What Lessing describes here is one of the worst types of poverty known, the poverty of being sexually unattractive, of being unable to enjoy all the aspects of love that are known to other people. And this poverty brings with it a special kind of shame. Many are the women or men who takes a certain pride in an honest type of economic poverty. Nobody takes pride in being unattractive, particularly in a society that deifies the physical and identifies being sexual with having sex. Today sexual unattractiveness is perhaps the most painful and shameful of all poverties. Those in the sexual underclass are the new, and unprotected, outcasts: “Geeks”, “Nerds”, “Slobs” these are the slurs against the poor that nobody censures.

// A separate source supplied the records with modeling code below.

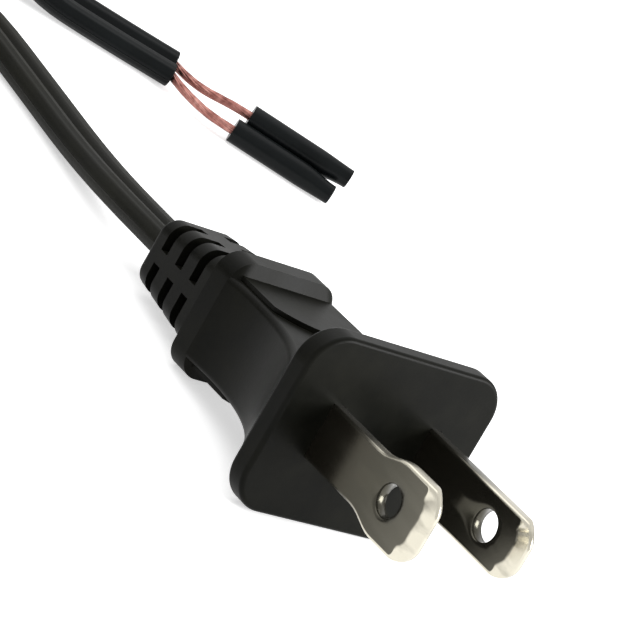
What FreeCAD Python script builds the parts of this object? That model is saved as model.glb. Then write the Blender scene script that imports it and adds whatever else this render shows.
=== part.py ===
import FreeCAD, Part
import math
import os
import Sketcher
from FreeCAD import Placement, Rotation, Vector

# Type A plug: two flat blades in a moulded cover with a slotted strain relief, on a flat twin cord
# whose far end is stripped. Millimetres, +Z up.
# Each part of the plug is drawn in the plug's own frame: x across the two blades, y back from the
# front face, z up. The whole plug then leans back until its flange and its collar touch the table.

doc = FreeCAD.newDocument("type_a_plug")

# Driving dimensions, each with what it measures.
SIZES = (
    ("blade_pitch", 12.7, "between the middles of the two blades"),
    ("blade_thickness", 1.5, "each blade"),
    ("blade_length", 17.5, "from the front face to the blade's tip"),
    ("line_width", 6.35, "the narrow blade"),
    ("neutral_width", 7.8, "the wide blade, at its flared tip"),
    ("neutral_shank", 5.85, "the wide blade, along its straight shank"),
    ("flare_start", 8.6, "front face to where the wide blade begins to flare"),
    ("flare_run", 2.8, "length of the flare"),
    ("tip_clip", 1.5, "corner cut off at each side of a tip"),
    ("tip_bevel", 0.5, "bevel coined round a tip"),
    ("hole_diameter", 3.18, "hole through a blade"),
    ("hole_forward", 11.9, "front face to the middle of the hole"),
    ("blade_root", 6.4, "how far a blade reaches back into the carrier"),
    ("anchor_diameter", 2.0, "hole in the root that the carrier grips"),
    ("anchor_back", 4.6, "front face to the anchor hole"),
    ("tab_thickness", 0.8, "sheet of the crimp tab"),
    ("tab_height", 2.6, "width of the crimp tab"),
    ("crimp_pitch", 8.0, "between the middles of the two crimps"),
    ("crimp_front", 9.2, "front face to the crimp"),
    ("crimp_length", 4.4, "crimp barrel"),
    ("crimp_wall", 0.8, "sheet rolled into the crimp"),
    ("crimp_seam", 0.25, "gap where the rolled sheet meets"),
    ("core_diameter", 1.2, "bunched copper strands of one conductor"),
    ("flange_width", 24.96, "front flange, across the blades"),
    ("flange_height", 18.88, "front flange, along a blade's width"),
    ("flange_depth", 2.45, "front flange, thickness at the rim"),
    ("flange_corner", 3.9, "corner radius of the flange"),
    ("flange_edge", 0.45, "rounding of the flange's front and back edges"),
    ("waist_width", 13.2, "body at the bottom of the finger hollows"),
    ("waist_back", 17.0, "front face to the narrowest place"),
    ("body_height", 9.4, "body between flange and collar"),
    ("body_edge", 0.7, "rounding of the body's long edges"),
    ("pad_rise", 0.5, "thumb pad above the body"),
    ("pad_radius", 7.3, "round front of the thumb pad"),
    ("pad_front", 11.6, "front face to the pad's foremost point"),
    ("pad_width", 11.8, "thumb pad, across"),
    ("collar_front", 20.4, "front face to the foot of the collar"),
    ("collar_slope", 0.7, "depth of the collar's sloping front"),
    ("collar_width", 13.6, "collar, across"),
    ("collar_height", 13.14, "collar, top to bottom"),
    ("collar_corner", 2.4, "corner radius of the collar"),
    ("collar_back", 23.76, "front face to the collar's back edge"),
    ("collar_fall", 0.9, "depth of the collar's rounded back"),
    ("relief_root_width", 11.2, "strain relief where it leaves the collar"),
    ("relief_root_height", 9.8, "strain relief where it leaves the collar"),
    ("relief_end_width", 9.4, "strain relief at its end"),
    ("relief_end_height", 7.6, "strain relief at its end"),
    ("relief_corner", 1.9, "corner radius of the strain relief"),
    ("relief_back", 36.2, "front face to the end of the strain relief"),
    ("relief_edge", 0.6, "rounding of the relief's end"),
    ("slot_first", 27.2, "front face to the middle of the first slot"),
    ("slot_pitch", 3.2, "from slot to slot"),
    ("slot_width", 1.35, "one slot"),
    ("slot_floor_width", 7.8, "block left inside the slots, across"),
    ("slot_floor_height", 4.9, "block left inside the slots, top to bottom"),
    ("side_web", 1.5, "web at each side between upper and lower slots"),
    ("top_web", 3.0, "web on the top and on the bottom"),
    ("carrier_front", 1.4, "front face to the carrier"),
    ("carrier_back", 7.0, "front face to the carrier's back"),
    ("carrier_width", 16.4, "inner carrier, across"),
    ("carrier_height", 7.8, "inner carrier, top to bottom"),
    ("fin_width", 2.2, "wall between the two crimps"),
    ("fin_height", 5.2, "wall between the two crimps"),
    ("fin_back", 14.4, "front face to the wall's back"),
    ("cord_width", 6.0, "flat twin cord, across both conductors"),
    ("cord_thickness", 3.0, "flat twin cord"),
    ("leg_diameter", 2.9, "one insulated conductor where the cord is split"),
    ("leg_front", 14.2, "front face to where the insulation begins"),
    ("split_front", 15.2, "front face to where the legs begin to close"),
    ("split_back", 21.0, "front face to where the legs are one cord"),
    ("cord_lift", 0.05, "air under the cord on the table"),
    ("coil_middle", 64.0, "put-away coil, across at the middle of its turns"),
    ("coil_band", 12.6, "coil, from its inner to its outer face"),
    ("coil_height", 12.4, "two layers of cord standing on edge"),
    ("coil_left", 56.0, "plug's middle line to the coil's middle"),
    ("coil_behind", 74.57, "front face to the coil's middle, along the table"),
    ("coil_clip", 0.9, "taken off the corners of the coil's section"),
    ("seat_along", 6.0, "coil's middle to the end face of a cord in its seat"),
    ("seat_across", 34.6, "coil's middle to the middle of a cord in its seat"),
    ("seat_gap", 0.3, "air round a cord's end in its seat in the coil"),
    ("tail_high", 10.55, "table to the middle of the tail where it leaves the coil"),
    ("tail_hump", 10.95, "table to the middle of the tail where it crosses over the lead"),
    ("tie_width", 4.0, "strap round the coil"),
    ("tie_thickness", 0.7, "strap round the coil"),
    ("tie_proud", 0.2, "outer face of the strap beyond the coil"),
    ("tie_corner", 0.9, "inner corner radius of the strap"),
    ("sleeve_length", 14.0, "insulation slid part-way off the copper"),
    ("sleeve_step", 1.0, "the far lobe starts this much further along"),
    ("sleeve_roll", 40.0, "degrees the sleeve is rolled onto its near lobe"),
    ("sleeve_groove", 0.35, "groove between the lobes"),
    ("tail_roll", 15.0, "angle the tail is rolled where it leaves the coil"),
    ("sleeve_slit", 4.6, "slit between the two lobes at the sleeve's tip"),
    ("sleeve_slit_width", 0.35, "slit between the two lobes"),
    ("copper_in_sleeve", 3.6, "bare copper still inside the sleeve"),
    ("strip_fit", 0.05, "air round the copper in the sleeve"),
)

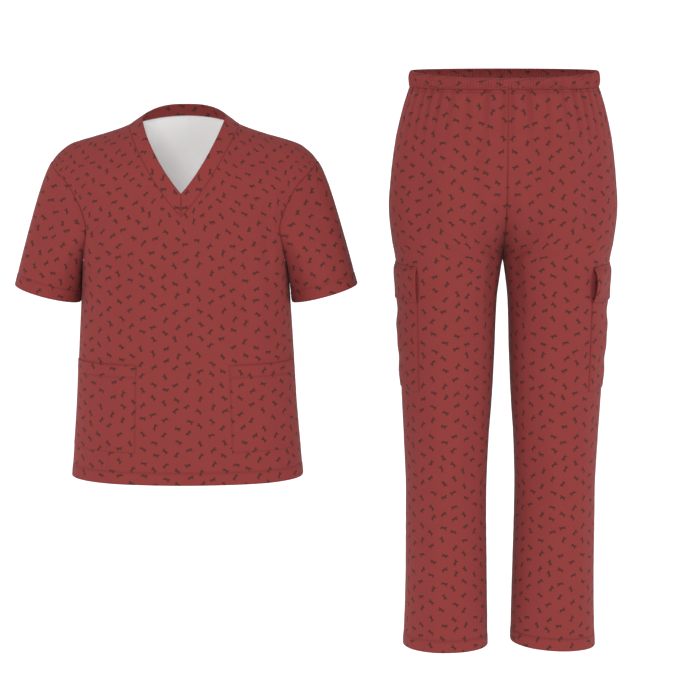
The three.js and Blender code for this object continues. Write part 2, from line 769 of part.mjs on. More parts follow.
addPiece(trousers, 'waistband', clothGeometry({
  surface: waistSurface,
  us: evenSteps(0, 2 * Math.PI, waistColumns),
  vs: [0, 0.3, 0.7, 1],
  around: true,
  thickness: waistWall,
}));

export default scrubs;
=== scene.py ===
import math
from types import SimpleNamespace

import bmesh
import bpy
from mathutils import Matrix, Vector, noise


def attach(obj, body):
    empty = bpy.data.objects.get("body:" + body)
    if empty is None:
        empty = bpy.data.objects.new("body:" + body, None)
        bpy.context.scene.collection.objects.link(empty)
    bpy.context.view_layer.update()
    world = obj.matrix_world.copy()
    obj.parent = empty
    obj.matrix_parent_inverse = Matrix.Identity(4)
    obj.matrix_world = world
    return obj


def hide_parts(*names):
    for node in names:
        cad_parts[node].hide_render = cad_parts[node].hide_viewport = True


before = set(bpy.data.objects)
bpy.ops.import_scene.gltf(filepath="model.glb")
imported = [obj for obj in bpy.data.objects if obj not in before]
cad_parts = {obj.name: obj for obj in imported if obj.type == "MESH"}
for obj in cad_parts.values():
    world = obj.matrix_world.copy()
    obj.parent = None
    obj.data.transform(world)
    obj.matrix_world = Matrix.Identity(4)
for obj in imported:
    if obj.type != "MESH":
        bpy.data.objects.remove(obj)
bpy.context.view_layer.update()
print("frame loaded:", len(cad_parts), "solids")

# Small sums

def mix(a, b, share):
    return a + (b - a) * share


def clamp(value, low=0.0, high=1.0):
    return max(low, min(high, value))


def ease(value, low=0.0, high=1.0):  # 0 below low, 1 above high, smooth between
    share = clamp((value - low) / (high - low))
    return share * share * (3 - 2 * share)


def hill(distance, width):  # 1 at its middle, fading over its width
    return math.exp(-((distance / width) ** 2))


def between(z, top, bottom):  # 1 between two heights, fading over the outer thirds
    fade = (top - bottom) / 3
    return ease(z, bottom, bottom + fade) * (1 - ease(z, top - fade, top))


class Sections:  # named columns, read at a place along the first one on a smooth curve
    def __init__(self, **columns):
        self.places = next(iter(columns.values()))
        self.columns = {name: (values, self.slopes(values)) for name, values in columns.items()}

    def slopes(self, values):
        steps = [(b - a) / (q - p) for a, b, p, q in zip(values, values[1:], self.places, self.places[1:])]
        inner = [2 * a * b / (a + b) if a * b > 0 else 0.0 for a, b in zip(steps, steps[1:])]
        return [steps[0], *inner, steps[-1]]

    def read(self, name, place):
        at = clamp(place, self.places[0], self.places[-1])
        k = 0
        while k < len(self.places) - 2 and at > self.places[k + 1]:
            k += 1
        values, slopes = self.columns[name]
        span = self.places[k + 1] - self.places[k]
        t = (at - self.places[k]) / span
        start = values[k] * (2 * t**3 - 3 * t**2 + 1) + slopes[k] * span * (t**3 - 2 * t**2 + t)
        return start + values[k + 1] * (3 * t**2 - 2 * t**3) + slopes[k + 1] * span * (t**3 - t**2)


# Sheets of cloth: each is a grid whose corners go to their places on the garment

cloth = {
    "thickness": 0.0008,
    "fold": 0.0018,  # from the outer face of a hem to its turned face
    "foldAngles": (30, 60, 90, 120, 150),
    "cell": 0.004,
    "closeCell": 0.003,
    "closeSteps": (0.0006, 0.0014, 0.0026, 0.0044),  # rows beside an edge
    "leastRun": 0.001,  # points nearer than this don't give a direction
    "merge": 0.0003,
    "join": 0.000001,
    "besideStitch": 0.0012,
    "seamDip": 0.0007,
    "seamWidth": 0.0017,
    "allowance": 0.0028,  # how far the cloth behind the waist seam goes on and inwards
    "stitchDip": 0.0004,
    "stitchWidth": 0.0011,
    "hemStands": 0.0004,
    "lineWidth": 0.0013,
    "pucker": 0.0004,
    "puckerLength": 0.012,
    "puckerReach": 0.011,
    "broadWaves": (0.10, 0.24, 0.0024),  # length across, length up and height of the cloth's unevenness
    "fineWaves": (0.034, 0.095, 0.0007),
}


def stations(length, marks=(), cell=cloth["cell"]):
    # shares of a length: even steps, with closer ones at both ends and beside each mark
    fixed = {0.0, length}
    for step in cloth["closeSteps"]:
        fixed |= {step, length - step}
    for mark in marks:
        fixed |= {mark - cloth["besideStitch"], mark, mark + cloth["besideStitch"]}
    fixed = sorted(fixed)
    places = []
    for a, b in zip(fixed, fixed[1:]):
        count = max(1, round((b - a) / cell))
        places += [a + (b - a) * k / count for k in range(count)]
    return [place / length for place in places] + [1.0]


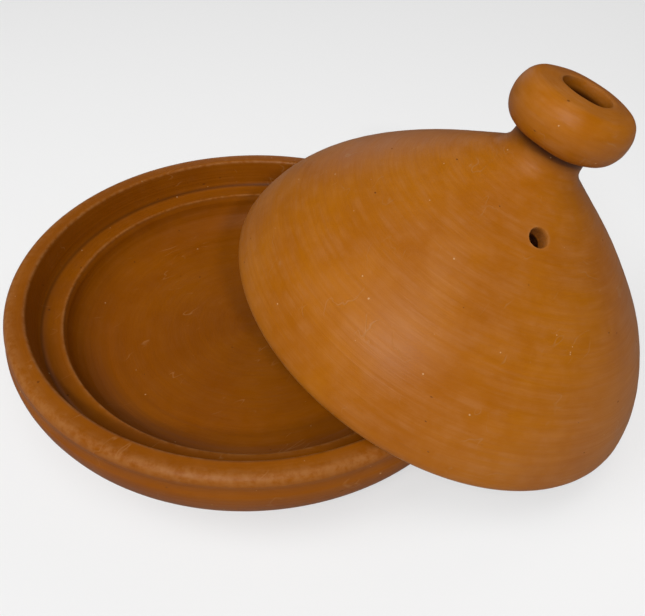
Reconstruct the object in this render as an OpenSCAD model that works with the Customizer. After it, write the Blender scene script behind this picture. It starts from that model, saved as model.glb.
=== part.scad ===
// Clay tagine: a shallow cooking dish and a domed lid with a cupped knob.
// The lid stands beside its closed place: its edge rests on the dish's rim
// at two points and on the table at a third.

/* [Dish] */

// Widest diameter of the dish, across its belly
dish_diameter = 300; // [220:1:380]

// Height of the dish from the table to the top of its rim
dish_height = 52; // [44:1:70]

// Diameter of the flat foot the dish stands on
foot_diameter = 210; // [140:1:230]

// Thickness of the rim, from its inner to its outer side
rim_width = 12.5; // [10:0.5:18]

// Radius of the rounded outer edge of the rim
rim_round = 5; // [3.5:0.25:5]

// Radius of the crisper inner edge of the rim
rim_inner_round = 2.5; // [1.5:0.25:4]

// Depth of the shallow groove turned under the rim
rim_groove = 0.9; // [0.4:0.1:2.5]

// How far the belly stands out beyond the rim
belly_swell = 1.5; // [0.5:0.25:5]

// Depth of the seat for the lid, below the top of the rim
seat_depth = 20; // [14:0.5:24]

// Width of the seat ring the lid sits on
seat_width = 14; // [10:0.5:20]

// How much the wall above the seat leans outwards
seat_wall_lean = 3; // [1:0.25:5]

// Radius of the hollow where this wall runs into the seat
seat_fillet = 5; // [2:0.25:5.5]

// Thickness of the dish's floor
floor_thickness = 9; // [6:0.5:14]

// Width of the sloping bowl wall, from the seat in to the flat floor
bowl_slope = 25; // [12:1:36]

/* [Lid] */

// Clearance around the lid's edge when the lid is seated
seat_clearance = 2; // [1:0.25:5]

// Thickness of the lid's wall
lid_wall = 8; // [6:0.5:11]

// Height of the domed part, from the lid's edge to the neck
dome_height = 112; // [80:1:150]

// Slope of the dome at its edge, measured from upright
edge_slope = 13.5; // [4:0.5:25]

// Slope of the dome just under the neck, measured from upright
top_slope = 57.5; // [45:0.5:65]

// Diameter of the neck under the knob
neck_diameter = 39; // [32:1:52]

// Height of the neck
neck_height = 12.5; // [6:0.5:18]

/* [Knob] */

// Widest diameter of the knob
knob_diameter = 64; // [52:1:84]

// Height of the knob above the neck
knob_height = 25; // [20:0.5:36]

// How far the knob's top rises from its shoulder to its opening
knob_rise = 1.2; // [0:0.1:3]

// Diameter of the round opening in the knob
cup_diameter = 27; // [16:0.5:36]

// Radius of the edge of this opening
cup_round = 1.2; // [0.8:0.1:3]

// Depth of the hollow inside the knob
cup_depth = 20; // [14:0.5:22]

// How much wider the hollow is than its opening, on each side
cup_swell = 5; // [0:0.25:6]

/* [Vent] */

// Diameter of the steam vent through the lid's wall
vent_diameter = 10; // [6:0.5:14]

// Place of the vent up the dome, from 0 at the edge to 1 at the neck
vent_place = 0.79; // [0.55:0.01:0.86]

// Turn of the vent around the lid, from the side that leans to the table
vent_turn = -89; // [-170:1:-20]

/* [Leaning lid] */

// Lean of the lid from upright
lean_angle = 18.5; // [14:0.25:24]

// Clearance left where the lid's edge rests on the rim
rest_clearance = 0.3; // [0.2:0.05:1]

/* [Hidden] */

$fn = 180;
clay_dish = [0.56, 0.31, 0.12];
clay_lid = [0.68, 0.39, 0.14];

// steps that each curved stretch of an outline is divided into
arc_steps = 6;
dome_steps = 16;

// ---- dish sizes
belly_r = dish_diameter / 2;
rim_out_r = belly_r - belly_swell;
rim_in_r = rim_out_r - rim_width;
rim_core_z = dish_height - rim_round;
rim_core_out = rim_out_r - rim_round;
rim_inner_z = dish_height - rim_inner_round;
rim_core_in = rim_in_r + rim_inner_round;
seat_z = dish_height - seat_depth;
seat_out_r = rim_in_r - seat_wall_lean;
seat_in_r = seat_out_r - seat_width;
floor_r = seat_in_r - bowl_slope;
foot_r = foot_diameter / 2;
groove_z = rim_core_z - rim_round * 0.35;
belly_z = groove_z - 7.5;

// ---- lid sizes
lid_r = seat_out_r - seat_clearance;
lip_r = lid_wall / 2;
neck_r = neck_diameter / 2;
neck_z = dome_height + neck_height;
knob_r = knob_diameter / 2;
knob_top = neck_z + knob_height;
cup_r = cup_diameter / 2;
knob_mid_z = neck_z + knob_height * 0.5;

function arc(cx, cy, rx, ry, a0, a1, n) =
    [for (i = [0:n]) let (a = a0 + (a1 - a0) * i / n) [cx + rx * cos(a), cy + ry * sin(a)]];

// ---- outline of the dish: out over the foot, up the belly, over the rim,
// down to the seat and the floor
dish_outline = concat(
    [[0, 0]],
    arc(foot_r, belly_z, belly_r - foot_r, belly_z, -90, 0, 8),
    [[rim_out_r - rim_groove * 0.6, groove_z - 2.6],
     [rim_out_r - rim_groove, groove_z - 0.6]],
    arc(rim_core_out, rim_core_z, rim_round, rim_round, 0, 90, arc_steps),
    arc(rim_core_in, rim_inner_z, rim_inner_round, rim_inner_round, 90, 180, 4),
    arc(seat_out_r - seat_fillet, seat_z + seat_fillet, seat_fillet, seat_fillet, 0, -90, 5),
    arc(seat_in_r + 1.5, seat_z - 1.5, 1.5, 1.5, 90, 180, 3),
    arc(floor_r, seat_z - 3, bowl_slope - 1, seat_z - 3 - floor_thickness, 0, -90, 8),
    [[0, floor_thickness]]
);

// ---- the dome's curve, a cubic between the edge and the neck
edge_p = [lid_r, lip_r + 1];
neck_p = [neck_r + 0.5, dome_height];
pull = norm(neck_p - edge_p) * 0.323;
edge_c = edge_p + pull * [-sin(edge_slope), cos(edge_slope)];
neck_c = neck_p - pull * [-sin(top_slope), cos(top_slope)];

function dome(t) =
    pow(1 - t, 3) * edge_p + 3 * pow(1 - t, 2) * t * edge_c
    + 3 * (1 - t) * t * t * neck_c + pow(t, 3) * neck_p;

function dome_way(t) =
    let (v = 3 * pow(1 - t, 2) * (edge_c - edge_p) + 6 * (1 - t) * t * (neck_c - edge_c)
        + 3 * t * t * (neck_p - neck_c))
    v / norm(v);

function dome_out(t) = let (v = dome_way(t)) [v[1], -v[0]];

// last place up the dome that the inner wall follows
inner_end = 0.93;
inner_top = (dome(inner_end) - lid_wall * dome_out(inner_end))[1];

// ---- outline of the lid: under the edge, up the dome, neck, knob, down into
// the cup, then the dome's inner side
lid_outline = concat(
    arc(lid_r - lip_r, lip_r, lip_r, lip_r, -90, 0, 4),
    [for (i = [0:dome_steps]) dome(i / dome_steps * 0.965)],
    [[neck_r + 0.9, dome_height + 1.6],
     [neck_r, dome_height + 4.2],
     [neck_r, neck_z - 1.5]],
    arc(cup_r + 10, knob_mid_z, knob_r - cup_r - 10, knob_height * 0.5, -72, 76, 10),
    [[cup_r + 5.5, knob_top + knob_rise * 0.65]],
    arc(cup_r + cup_round, knob_top + knob_rise - cup_round, cup_round, cup_round, 85, 180, 4),
    [[cup_r, knob_top - 5],
     [cup_r + cup_swell * 0.75, knob_top - 8.5],
     [cup_r + cup_swell, knob_top - 12],
     [cup_r + cup_swell * 0.5, knob_top - cup_depth + 2.5],
     [cup_r - 2, knob_top - cup_depth + 0.3],
     [0, knob_top - cup_depth],
     [0, inner_top + 2]],
    [for (i = [dome_steps:-1:1]) let (t = i / dome_steps * inner_end) dome(t) - lid_wall * dome_out(t)],
    arc(lid_r - lip_r, lip_r, lip_r, lip_r, -180, -112.5, 3)
);

// ---- where the lid leans: its edge is a ring of round section, and this
// ring touches the table and comes to rest over the rim; rim_gap is the space
// between the rim and the middle of the ring's section
ring_r = lid_r - lip_r;
ring_z = ring_r * sin(lean_angle) + lip_r;

function rim_gap(x, a) =
    let (px = x + ring_r * cos(a) * cos(lean_angle),
         py = ring_r * sin(a),
         pz = ring_z - ring_r * cos(a) * sin(lean_angle),
         r = norm([px, py]))
    r > rim_core_out ? norm([r - rim_core_out, pz - rim_core_z]) - rim_round
    : r > rim_core_in ? pz - dish_height
    : norm([rim_core_in - r, pz - rim_inner_z]) - rim_inner_round;

function least_gap(x) = min([for (a = [0:0.5:180]) rim_gap(x, a)]);

function rest_x(lo, hi, n) =
    n == 0 ? hi
    : let (m = (lo + hi) / 2)
      least_gap(m) < lip_r + rest_clearance ? rest_x(m, hi, n - 1) : rest_x(lo, m, n - 1);

ring_x = rest_x(belly_r * 0.4, belly_r + lid_r + 10, 22);
lid_x = ring_x - lip_r * sin(lean_angle);
lid_z = ring_z - lip_r * cos(lean_angle);

// ---- the vent's axis, square to the dome
vent_p = dome(vent_place) - lid_wall / 2 * dome_out(vent_place);
vent_out = dome_out(vent_place);

module dish() {
    color(clay_dish)
        rotate_extrude()
            polygon(dish_outline);
}

module vent_drill() {
    rotate([0, 0, vent_turn])
        translate([vent_p[0], 0, vent_p[1]])
            rotate([0, atan2(vent_out[0], vent_out[1]), 0])
                cylinder(h = lid_wall * 3, d = vent_diameter, center = true);
}

module lid() {
    color(clay_lid)
        translate([lid_x, 0, lid_z])
            rotate([0, lean_angle, 0])
                difference() {
                    rotate_extrude()
                        polygon(lid_outline);
                    vent_drill();
                }
}

dish();
lid();
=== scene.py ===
"""Clay tagine: a wheel-turned cooking dish, and its domed lid leaning on the dish's rim."""

import logging
import math
from dataclasses import dataclass, field
from enum import Enum

import bpy
import numpy as np
from mathutils import Matrix, Vector

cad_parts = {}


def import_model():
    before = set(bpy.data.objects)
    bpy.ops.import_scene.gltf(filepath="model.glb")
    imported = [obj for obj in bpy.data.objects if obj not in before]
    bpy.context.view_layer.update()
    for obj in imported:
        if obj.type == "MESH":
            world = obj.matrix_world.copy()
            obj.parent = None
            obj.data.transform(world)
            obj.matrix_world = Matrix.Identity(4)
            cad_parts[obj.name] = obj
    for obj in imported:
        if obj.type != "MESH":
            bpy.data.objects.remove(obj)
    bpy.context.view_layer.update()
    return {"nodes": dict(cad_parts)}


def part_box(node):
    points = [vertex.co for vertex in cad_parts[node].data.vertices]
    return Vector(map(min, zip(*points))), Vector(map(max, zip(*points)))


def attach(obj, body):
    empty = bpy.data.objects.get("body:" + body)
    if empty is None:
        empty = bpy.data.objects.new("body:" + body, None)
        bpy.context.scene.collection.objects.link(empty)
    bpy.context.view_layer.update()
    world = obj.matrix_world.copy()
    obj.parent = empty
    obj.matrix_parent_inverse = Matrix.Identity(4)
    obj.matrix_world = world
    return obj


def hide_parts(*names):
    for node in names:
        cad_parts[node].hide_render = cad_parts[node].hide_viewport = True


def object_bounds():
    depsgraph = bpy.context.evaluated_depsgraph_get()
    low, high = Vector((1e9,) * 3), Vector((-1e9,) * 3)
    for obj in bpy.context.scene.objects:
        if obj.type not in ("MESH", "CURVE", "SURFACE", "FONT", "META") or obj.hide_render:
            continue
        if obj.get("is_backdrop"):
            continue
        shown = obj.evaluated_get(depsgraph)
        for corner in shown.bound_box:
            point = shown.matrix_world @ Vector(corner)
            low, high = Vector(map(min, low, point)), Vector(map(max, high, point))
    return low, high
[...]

Today, just as the generations before us, we tend to interpret pretty selectively Christ’s challenge to make a preferential option for the poor. Invariably as we open our eyes to the formerly unseen pain of one group we close our eyes to the poverty of another. But … the poor will inherit the kingdom and, today in our culture, the poorest of the poor are those who have been ostracized sexually. It is time we said as much.